### INSTRUCTION
Set down exactly the lines in the records below that run from the line with "const eggplant = new THREE.Group();" to the line with "cad_parts[node].hide_render = cad_parts[node].hide_viewport", inclusive, and nothing more.

### GIVEN ENTRIES
+++++
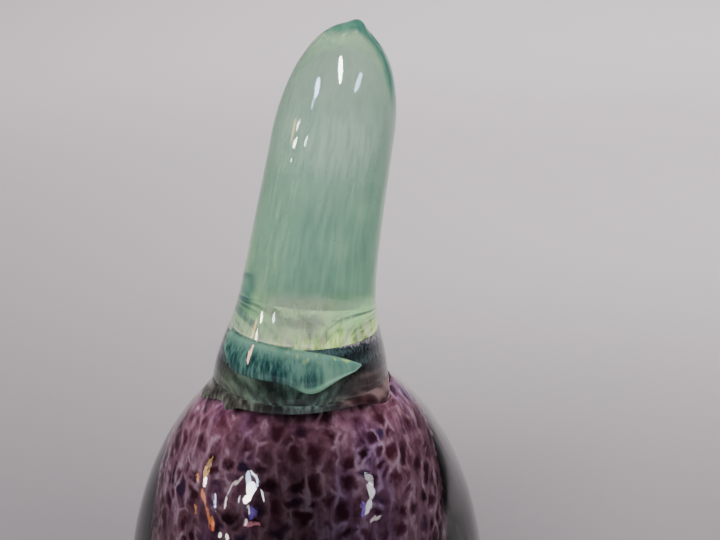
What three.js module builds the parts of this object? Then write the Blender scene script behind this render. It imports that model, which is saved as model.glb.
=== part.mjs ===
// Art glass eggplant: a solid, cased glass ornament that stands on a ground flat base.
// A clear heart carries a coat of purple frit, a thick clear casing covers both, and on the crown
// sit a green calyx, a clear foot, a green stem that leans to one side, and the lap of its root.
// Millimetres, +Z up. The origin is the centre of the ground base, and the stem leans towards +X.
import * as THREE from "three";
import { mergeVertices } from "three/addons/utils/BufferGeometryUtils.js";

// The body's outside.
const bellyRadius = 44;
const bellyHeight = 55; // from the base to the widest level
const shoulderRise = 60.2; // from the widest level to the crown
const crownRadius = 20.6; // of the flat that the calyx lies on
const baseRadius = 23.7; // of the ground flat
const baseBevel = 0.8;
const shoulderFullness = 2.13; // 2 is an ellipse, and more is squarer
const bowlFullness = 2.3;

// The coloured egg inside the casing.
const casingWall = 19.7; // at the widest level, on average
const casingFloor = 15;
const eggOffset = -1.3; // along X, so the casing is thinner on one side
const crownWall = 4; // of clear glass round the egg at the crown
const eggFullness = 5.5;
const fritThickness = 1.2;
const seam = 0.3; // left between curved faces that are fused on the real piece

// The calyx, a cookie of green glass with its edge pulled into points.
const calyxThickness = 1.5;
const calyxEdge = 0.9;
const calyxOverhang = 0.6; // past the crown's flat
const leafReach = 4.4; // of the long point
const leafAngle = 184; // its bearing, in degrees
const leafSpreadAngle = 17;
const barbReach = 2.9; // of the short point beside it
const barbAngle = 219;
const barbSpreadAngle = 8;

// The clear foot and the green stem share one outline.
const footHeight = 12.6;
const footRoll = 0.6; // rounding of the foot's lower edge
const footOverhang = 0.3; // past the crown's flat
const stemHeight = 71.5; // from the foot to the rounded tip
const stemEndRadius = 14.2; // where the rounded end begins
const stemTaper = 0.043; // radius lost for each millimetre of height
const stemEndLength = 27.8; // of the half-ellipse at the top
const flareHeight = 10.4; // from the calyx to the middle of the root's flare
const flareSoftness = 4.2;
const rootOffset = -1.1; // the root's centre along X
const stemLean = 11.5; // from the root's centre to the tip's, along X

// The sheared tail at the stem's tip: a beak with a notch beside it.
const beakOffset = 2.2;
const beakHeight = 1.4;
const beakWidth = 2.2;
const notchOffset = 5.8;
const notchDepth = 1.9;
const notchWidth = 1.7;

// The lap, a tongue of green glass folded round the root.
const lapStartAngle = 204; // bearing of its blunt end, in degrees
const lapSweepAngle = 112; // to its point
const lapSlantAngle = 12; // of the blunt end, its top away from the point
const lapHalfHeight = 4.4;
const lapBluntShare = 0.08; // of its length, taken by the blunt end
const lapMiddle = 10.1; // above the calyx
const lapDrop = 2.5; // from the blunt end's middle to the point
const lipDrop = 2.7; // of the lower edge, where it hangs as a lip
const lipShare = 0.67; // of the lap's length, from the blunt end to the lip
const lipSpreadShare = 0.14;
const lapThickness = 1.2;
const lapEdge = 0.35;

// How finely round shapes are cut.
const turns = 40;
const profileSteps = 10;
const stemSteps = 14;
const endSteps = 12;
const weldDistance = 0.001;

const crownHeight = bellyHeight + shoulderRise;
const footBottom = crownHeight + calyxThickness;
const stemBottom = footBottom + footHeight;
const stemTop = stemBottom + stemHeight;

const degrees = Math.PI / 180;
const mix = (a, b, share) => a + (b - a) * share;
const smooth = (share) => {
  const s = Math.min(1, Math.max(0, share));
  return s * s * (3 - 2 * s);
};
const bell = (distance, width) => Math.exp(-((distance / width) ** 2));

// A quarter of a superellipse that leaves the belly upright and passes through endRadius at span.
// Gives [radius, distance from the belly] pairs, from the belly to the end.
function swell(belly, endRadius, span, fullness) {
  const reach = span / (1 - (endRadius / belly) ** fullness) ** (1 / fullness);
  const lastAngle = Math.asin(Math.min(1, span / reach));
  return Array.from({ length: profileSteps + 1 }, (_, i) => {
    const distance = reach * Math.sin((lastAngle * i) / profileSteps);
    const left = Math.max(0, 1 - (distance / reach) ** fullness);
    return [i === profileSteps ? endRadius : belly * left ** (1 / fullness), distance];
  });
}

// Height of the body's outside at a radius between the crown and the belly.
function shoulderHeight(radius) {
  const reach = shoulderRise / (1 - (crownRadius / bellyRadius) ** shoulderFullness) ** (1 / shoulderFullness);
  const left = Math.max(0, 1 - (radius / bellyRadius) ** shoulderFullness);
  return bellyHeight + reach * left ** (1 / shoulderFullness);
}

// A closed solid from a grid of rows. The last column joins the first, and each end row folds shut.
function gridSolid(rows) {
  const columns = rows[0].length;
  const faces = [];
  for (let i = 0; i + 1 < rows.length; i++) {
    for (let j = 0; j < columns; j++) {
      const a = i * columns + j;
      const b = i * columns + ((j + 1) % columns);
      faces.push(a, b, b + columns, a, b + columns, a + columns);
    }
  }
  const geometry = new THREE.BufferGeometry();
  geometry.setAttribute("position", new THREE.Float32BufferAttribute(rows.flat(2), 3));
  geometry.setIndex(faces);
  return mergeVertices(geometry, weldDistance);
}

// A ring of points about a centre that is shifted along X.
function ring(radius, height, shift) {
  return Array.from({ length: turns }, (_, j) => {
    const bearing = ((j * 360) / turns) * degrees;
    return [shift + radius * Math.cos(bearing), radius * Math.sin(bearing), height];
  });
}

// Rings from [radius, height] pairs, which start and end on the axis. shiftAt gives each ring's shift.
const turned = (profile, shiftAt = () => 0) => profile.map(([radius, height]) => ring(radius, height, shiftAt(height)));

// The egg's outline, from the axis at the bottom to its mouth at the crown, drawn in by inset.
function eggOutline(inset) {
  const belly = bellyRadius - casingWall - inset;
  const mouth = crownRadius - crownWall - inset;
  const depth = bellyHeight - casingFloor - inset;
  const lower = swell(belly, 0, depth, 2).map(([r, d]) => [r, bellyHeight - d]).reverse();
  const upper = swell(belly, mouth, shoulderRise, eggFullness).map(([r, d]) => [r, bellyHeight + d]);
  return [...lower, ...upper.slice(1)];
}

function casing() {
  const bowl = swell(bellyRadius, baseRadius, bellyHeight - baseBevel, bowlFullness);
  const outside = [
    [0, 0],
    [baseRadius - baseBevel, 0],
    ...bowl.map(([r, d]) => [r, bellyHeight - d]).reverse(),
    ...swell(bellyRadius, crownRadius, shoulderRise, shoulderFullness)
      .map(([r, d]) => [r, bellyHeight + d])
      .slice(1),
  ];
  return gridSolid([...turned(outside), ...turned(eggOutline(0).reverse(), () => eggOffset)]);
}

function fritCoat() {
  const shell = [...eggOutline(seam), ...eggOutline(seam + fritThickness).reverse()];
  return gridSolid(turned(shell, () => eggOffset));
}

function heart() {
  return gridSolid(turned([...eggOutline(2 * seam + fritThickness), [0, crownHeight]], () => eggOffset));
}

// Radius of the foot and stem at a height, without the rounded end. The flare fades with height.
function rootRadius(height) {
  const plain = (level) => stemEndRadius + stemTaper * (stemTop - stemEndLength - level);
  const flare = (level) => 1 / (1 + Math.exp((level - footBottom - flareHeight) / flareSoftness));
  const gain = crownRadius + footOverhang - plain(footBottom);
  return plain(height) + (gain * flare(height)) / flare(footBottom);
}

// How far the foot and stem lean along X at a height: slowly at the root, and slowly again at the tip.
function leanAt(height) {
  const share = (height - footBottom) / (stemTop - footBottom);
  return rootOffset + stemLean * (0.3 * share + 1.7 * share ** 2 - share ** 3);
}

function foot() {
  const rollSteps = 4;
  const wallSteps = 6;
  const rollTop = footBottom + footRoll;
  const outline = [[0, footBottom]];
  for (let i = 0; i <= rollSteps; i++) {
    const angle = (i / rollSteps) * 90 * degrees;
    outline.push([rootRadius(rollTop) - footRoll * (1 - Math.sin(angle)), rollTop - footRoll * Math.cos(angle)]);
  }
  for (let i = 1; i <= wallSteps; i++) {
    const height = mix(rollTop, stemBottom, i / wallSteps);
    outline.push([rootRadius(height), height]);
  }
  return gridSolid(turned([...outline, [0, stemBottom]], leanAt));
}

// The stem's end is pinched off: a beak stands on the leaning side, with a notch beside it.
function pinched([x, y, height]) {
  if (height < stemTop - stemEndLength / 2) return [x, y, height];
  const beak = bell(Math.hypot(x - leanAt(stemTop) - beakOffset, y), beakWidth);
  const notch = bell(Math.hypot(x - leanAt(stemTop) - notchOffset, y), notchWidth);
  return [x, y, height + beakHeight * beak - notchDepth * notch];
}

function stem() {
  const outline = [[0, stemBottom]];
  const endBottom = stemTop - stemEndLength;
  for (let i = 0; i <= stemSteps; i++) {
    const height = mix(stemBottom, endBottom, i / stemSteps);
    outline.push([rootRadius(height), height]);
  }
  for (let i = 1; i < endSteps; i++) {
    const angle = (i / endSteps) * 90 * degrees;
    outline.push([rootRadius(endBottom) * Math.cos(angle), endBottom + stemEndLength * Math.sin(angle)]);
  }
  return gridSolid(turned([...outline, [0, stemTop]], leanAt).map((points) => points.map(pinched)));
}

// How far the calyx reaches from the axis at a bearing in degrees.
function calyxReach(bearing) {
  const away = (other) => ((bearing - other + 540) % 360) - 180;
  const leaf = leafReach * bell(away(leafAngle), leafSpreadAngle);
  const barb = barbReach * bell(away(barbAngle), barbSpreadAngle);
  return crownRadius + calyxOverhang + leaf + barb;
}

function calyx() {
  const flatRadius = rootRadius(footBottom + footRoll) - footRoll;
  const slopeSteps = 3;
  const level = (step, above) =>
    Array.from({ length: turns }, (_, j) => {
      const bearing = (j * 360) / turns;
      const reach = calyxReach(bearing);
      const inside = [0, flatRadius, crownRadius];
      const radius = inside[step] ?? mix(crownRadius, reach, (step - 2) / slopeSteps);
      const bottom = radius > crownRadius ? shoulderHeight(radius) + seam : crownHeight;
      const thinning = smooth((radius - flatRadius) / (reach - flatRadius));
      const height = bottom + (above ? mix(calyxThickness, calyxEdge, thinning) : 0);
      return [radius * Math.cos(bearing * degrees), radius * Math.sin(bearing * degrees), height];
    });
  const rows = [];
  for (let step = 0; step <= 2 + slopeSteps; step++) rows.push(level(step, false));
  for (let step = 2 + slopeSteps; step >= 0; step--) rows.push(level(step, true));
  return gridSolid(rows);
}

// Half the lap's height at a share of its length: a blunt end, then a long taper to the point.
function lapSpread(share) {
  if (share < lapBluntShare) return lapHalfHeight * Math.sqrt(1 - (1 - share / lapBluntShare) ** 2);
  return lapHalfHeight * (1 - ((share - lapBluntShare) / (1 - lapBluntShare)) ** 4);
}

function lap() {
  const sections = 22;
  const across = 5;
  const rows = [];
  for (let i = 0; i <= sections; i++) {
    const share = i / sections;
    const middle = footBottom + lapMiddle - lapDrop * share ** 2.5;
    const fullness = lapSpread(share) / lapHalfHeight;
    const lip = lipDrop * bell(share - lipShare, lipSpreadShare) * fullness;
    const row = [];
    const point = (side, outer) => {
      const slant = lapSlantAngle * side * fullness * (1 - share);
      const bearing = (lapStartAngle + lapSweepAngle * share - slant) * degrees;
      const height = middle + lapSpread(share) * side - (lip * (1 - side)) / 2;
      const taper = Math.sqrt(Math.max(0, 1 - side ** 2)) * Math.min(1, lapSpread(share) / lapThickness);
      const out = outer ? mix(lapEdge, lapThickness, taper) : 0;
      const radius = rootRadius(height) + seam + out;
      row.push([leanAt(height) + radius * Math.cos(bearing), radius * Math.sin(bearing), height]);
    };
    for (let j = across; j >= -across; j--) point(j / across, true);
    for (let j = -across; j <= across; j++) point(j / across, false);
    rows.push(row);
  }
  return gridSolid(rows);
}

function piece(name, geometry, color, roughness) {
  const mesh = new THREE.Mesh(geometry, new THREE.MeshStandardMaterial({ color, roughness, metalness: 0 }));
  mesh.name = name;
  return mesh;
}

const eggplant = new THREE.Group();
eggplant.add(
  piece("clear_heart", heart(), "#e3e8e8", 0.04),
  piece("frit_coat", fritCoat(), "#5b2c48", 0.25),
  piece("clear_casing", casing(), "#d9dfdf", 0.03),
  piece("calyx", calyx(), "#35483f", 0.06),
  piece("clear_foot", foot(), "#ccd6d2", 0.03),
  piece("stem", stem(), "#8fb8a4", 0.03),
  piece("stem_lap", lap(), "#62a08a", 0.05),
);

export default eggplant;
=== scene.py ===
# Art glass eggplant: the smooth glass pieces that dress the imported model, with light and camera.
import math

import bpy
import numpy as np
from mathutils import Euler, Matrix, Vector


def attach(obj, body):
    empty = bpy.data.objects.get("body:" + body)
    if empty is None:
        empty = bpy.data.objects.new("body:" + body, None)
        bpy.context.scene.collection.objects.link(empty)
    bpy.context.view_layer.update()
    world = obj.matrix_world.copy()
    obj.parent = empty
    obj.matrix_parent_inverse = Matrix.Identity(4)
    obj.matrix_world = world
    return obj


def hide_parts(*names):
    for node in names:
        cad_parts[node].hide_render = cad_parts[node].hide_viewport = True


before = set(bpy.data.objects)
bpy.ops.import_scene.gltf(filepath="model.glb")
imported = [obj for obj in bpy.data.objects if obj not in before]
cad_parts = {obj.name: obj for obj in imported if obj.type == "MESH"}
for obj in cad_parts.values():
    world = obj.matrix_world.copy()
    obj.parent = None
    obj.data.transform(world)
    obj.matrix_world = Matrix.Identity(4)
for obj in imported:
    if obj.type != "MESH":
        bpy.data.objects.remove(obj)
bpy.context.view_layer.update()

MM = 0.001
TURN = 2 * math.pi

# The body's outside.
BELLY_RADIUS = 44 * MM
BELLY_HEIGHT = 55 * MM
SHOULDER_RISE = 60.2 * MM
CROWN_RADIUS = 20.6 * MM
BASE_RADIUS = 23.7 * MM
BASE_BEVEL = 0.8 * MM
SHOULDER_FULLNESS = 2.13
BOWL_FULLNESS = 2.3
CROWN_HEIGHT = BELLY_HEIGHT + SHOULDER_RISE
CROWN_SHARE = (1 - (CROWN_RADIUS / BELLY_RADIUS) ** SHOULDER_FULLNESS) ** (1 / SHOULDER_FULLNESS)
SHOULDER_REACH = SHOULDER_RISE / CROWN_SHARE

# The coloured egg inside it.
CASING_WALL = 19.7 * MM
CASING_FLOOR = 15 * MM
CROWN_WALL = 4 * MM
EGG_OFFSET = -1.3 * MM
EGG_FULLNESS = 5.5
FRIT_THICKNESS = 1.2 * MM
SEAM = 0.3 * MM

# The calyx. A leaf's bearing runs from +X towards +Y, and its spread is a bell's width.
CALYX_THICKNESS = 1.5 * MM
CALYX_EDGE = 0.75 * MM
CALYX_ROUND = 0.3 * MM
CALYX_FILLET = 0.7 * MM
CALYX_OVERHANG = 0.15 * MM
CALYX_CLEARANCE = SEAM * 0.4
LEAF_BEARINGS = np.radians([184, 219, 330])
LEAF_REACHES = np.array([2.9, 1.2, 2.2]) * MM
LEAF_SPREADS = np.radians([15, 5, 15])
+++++
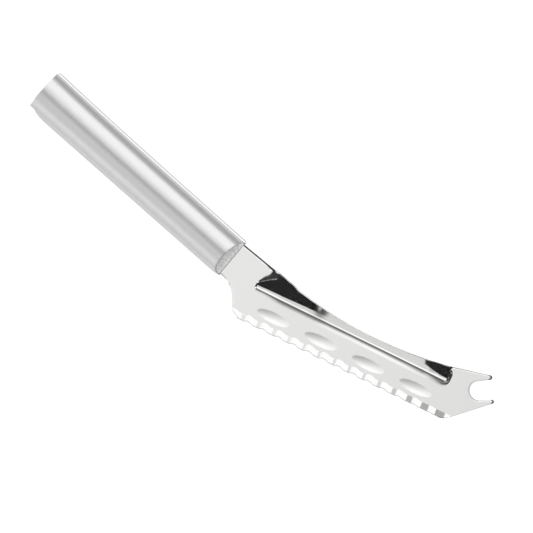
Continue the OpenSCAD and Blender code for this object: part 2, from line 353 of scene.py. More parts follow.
+++++
### THE REPLY
const eggplant = new THREE.Group();
eggplant.add(
  piece("clear_heart", heart(), "#e3e8e8", 0.04),
  piece("frit_coat", fritCoat(), "#5b2c48", 0.25),
  piece("clear_casing", casing(), "#d9dfdf", 0.03),
  piece("calyx", calyx(), "#35483f", 0.06),
  piece("clear_foot", foot(), "#ccd6d2", 0.03),
  piece("stem", stem(), "#8fb8a4", 0.03),
  piece("stem_lap", lap(), "#62a08a", 0.05),
);

export default eggplant;
=== scene.py ===
# Art glass eggplant: the smooth glass pieces that dress the imported model, with light and camera.
import math

import bpy
import numpy as np
from mathutils import Euler, Matrix, Vector


def attach(obj, body):
    empty = bpy.data.objects.get("body:" + body)
    if empty is None:
        empty = bpy.data.objects.new("body:" + body, None)
        bpy.context.scene.collection.objects.link(empty)
    bpy.context.view_layer.update()
    world = obj.matrix_world.copy()
    obj.parent = empty
    obj.matrix_parent_inverse = Matrix.Identity(4)
    obj.matrix_world = world
    return obj


def hide_parts(*names):
    for node in names:
        cad_parts[node].hide_render = cad_parts[node].hide_viewport = True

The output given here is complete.